Marxist Analysis of Labor, Alienation, and Exploitation
Capitalist Society: Alienation, Objectification, and Exploitation
Capitalist society is characterized by alienation, objectification, and exploitation.
- Alienation: The worker is alienated or separated from what is theirs—their labor power—in favor of the capitalist, who purchases it in exchange for unfair wages, as we shall see below.
- Objectification: People are considered as objects or goods. Thus, the worker is bought and sold on the labor market based on market laws and is also treated as a “machine” in factories.
- Exploitation: This is the final result of the capitalist mode of production. The worker, who has been stripped of their natural property, their labor power, and is treated as a commodity, is exploited by their employer. The bourgeois class exploits the working class by removing their nature and their property, and in doing so through a system that is unfair and unequal, leading to rising corporate profits and the gradual impoverishment of the working class itself. The bourgeoisie seize the worker’s wage labor, which Marx called surplus value.
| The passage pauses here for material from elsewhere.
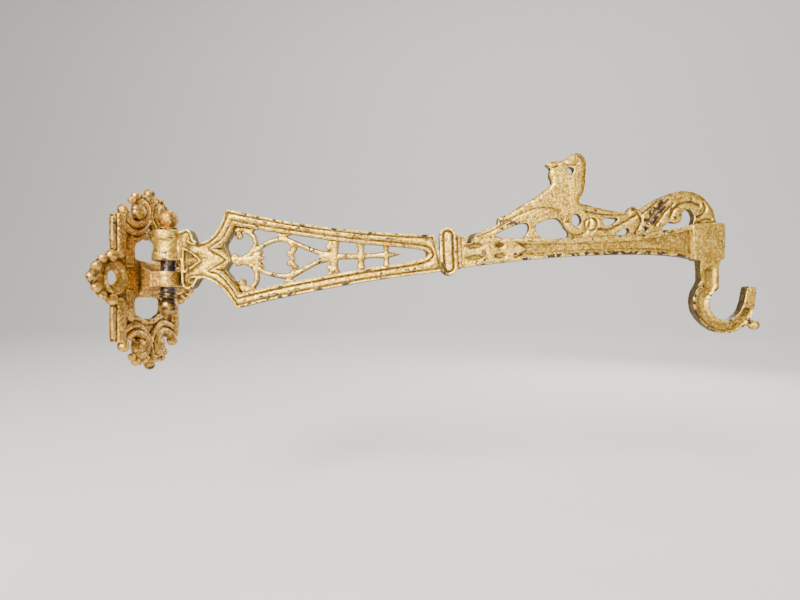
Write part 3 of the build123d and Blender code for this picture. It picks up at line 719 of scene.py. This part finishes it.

Marx’s Economic Thinking on Labor
Marx’s economic thinking provided a thorough and novel approach to the concept of work, largely forgotten by the classical economists. The peculiarities of the analysis are as follows:
- Labor is a social force. Although it is performed by specific individuals, its true value lies in promoting, through the value it provides to the capitalist, not just private benefits, but the development of the means of production.
- Although its initial goal is to reproduce the goods necessary for the subsistence of the worker and their family (living labor), the true power of the work is evident to the extent that it is incorporated into the assets that are owned, not by the worker, but by the capitalist—means of production, goods, and stocks (cumulative work).
- Here also lies the revolutionary nature of work: if the proletariat appropriates the fruits of their labor, they are actually taking over the productive and revolutionary forces of society. The work must be owned by the class that produces it, not those who exploit it.
- The immediate product of labor is a good of exchange, called a commodity. The value of the goods is always higher than the value of labor embodied in it. In that dispute, the capitalist system calls it profit. Thus, when the capitalist sells one unit of product on the market, there is an irretrievable rift between price and value. The price is only one unit of change, and, ultimately, it is the capitalist system and market that fixes it, but the concept of value contains within it the wage-labor, so that if there is an overexploitation of worker’s labor by the capitalist, what they are removing from the worker is the only property capable of producing value.
- This overexploitation exists for the following reason: when the capitalist hires a worker, they do not buy a particular job, i.e., a job that would produce exactly X units or freight, for which the employee would receive a salary. No. What they actually purchase is the “labor power” of workers, i.e., their ability to produce the value of work during the duration of the workday, and day after day.
- What the worker perceives from the sale of their “labor power” is always lower than the benefit the capitalist gets from the sale of units produced. This is facilitated by the technical division of labor, i.e., the structure of the relations of production. Capitalist profit, then, is derived from the difference between the work that pays the worker and what they actually receive. This difference is called surplus value. Technically, surplus value is a function of wage labor, and not the price of the goods.